Toluene (red space-filling model) nestles in a calixarene.
Credit: Adapted from J. Am. Chem. Soc.
Toluene (red space-filling model) nestles in a calixarene.

A familiar calixarene has revealed a hidden talent. Normally, the crystalline material is unable to absorb gases. But researchers at the University of Missouri, Columbia, showed that with a little tweaking, it can rapidly and reversibly absorb gases such as acetylene and CO2. The finding opens the possibility of using calixarenes and similar materials to separate or store gases.

The material "exhibits a new mode of gas sorption," comments professor Mike Zaworotko, who studies crystal engineering at the University of South Florida. Its behavior "should cause us to rethink the conventional wisdom concerning molecular organic solids that suggests they have little potential usage as adsorbent materials."

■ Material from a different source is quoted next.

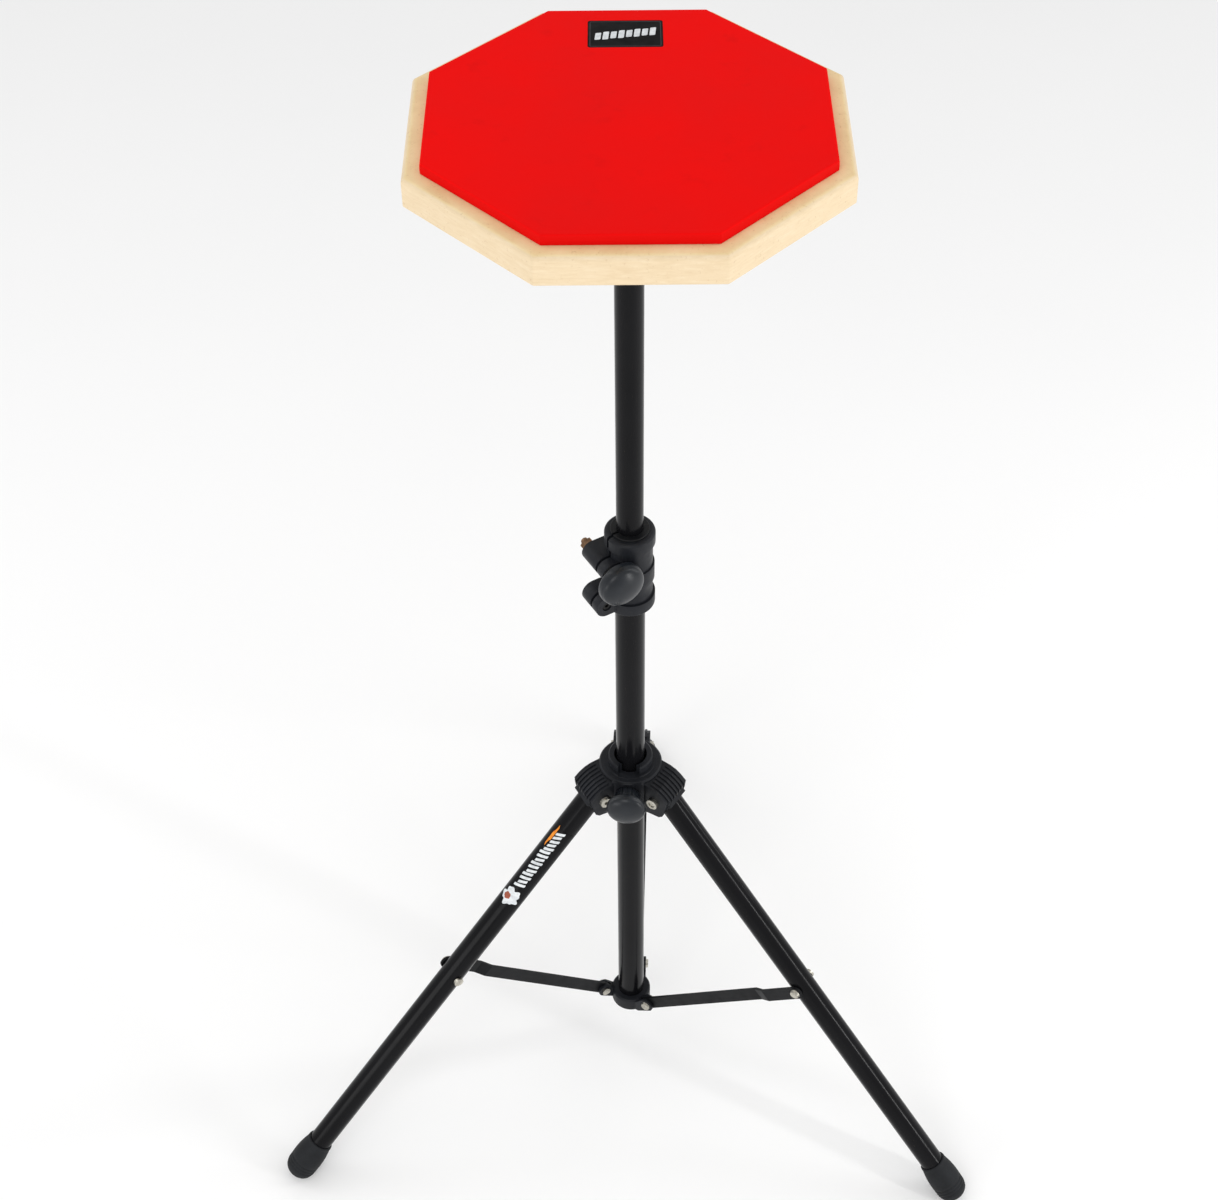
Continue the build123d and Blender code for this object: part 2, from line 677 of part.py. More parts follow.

The crystalline solid consists of p-tert-butylcalix[5]arenes (TBC5), bowl-shaped molecules that can hold guests such as toluene. University of Missouri chemistry professor Jerry L. Atwood and colleagues found that when the solid is saturated with toluene, it's unable to absorb any gas. Nor can it hold any gas when it's completely rid of toluene, following mild heating. This procedure changes the solid's crystal structure into a "collapsed" form in which the tert-butyl groups of some calixarenes fill the bowls of others.

Atwood and his team discovered that even a few toluene molecules remaining in the crystal can "frustrate" its structural collapse, much like trapped cars holding up a freeway overpass that has partially collapsed in an earthquake. The remaining toluenes prop open the structure, leaving plenty of empty calixarene bowls that are ready to accept gas molecules (J. Am. Chem. Soc. 2006, 128, 15060).

The frustrated solid readily soaks up acetylene and can absorb CH4 or CO2 to a lesser extent, but it won't absorb O2 or N2. That selectivity means the material could be used to separate one gas from another, Atwood says.

Atwood's team has already unearthed another similar adsorbent organic solid—though it's not based on calixarenes—and expects to find several more. "We've discovered an entire lost world of sorptive materials," he declares.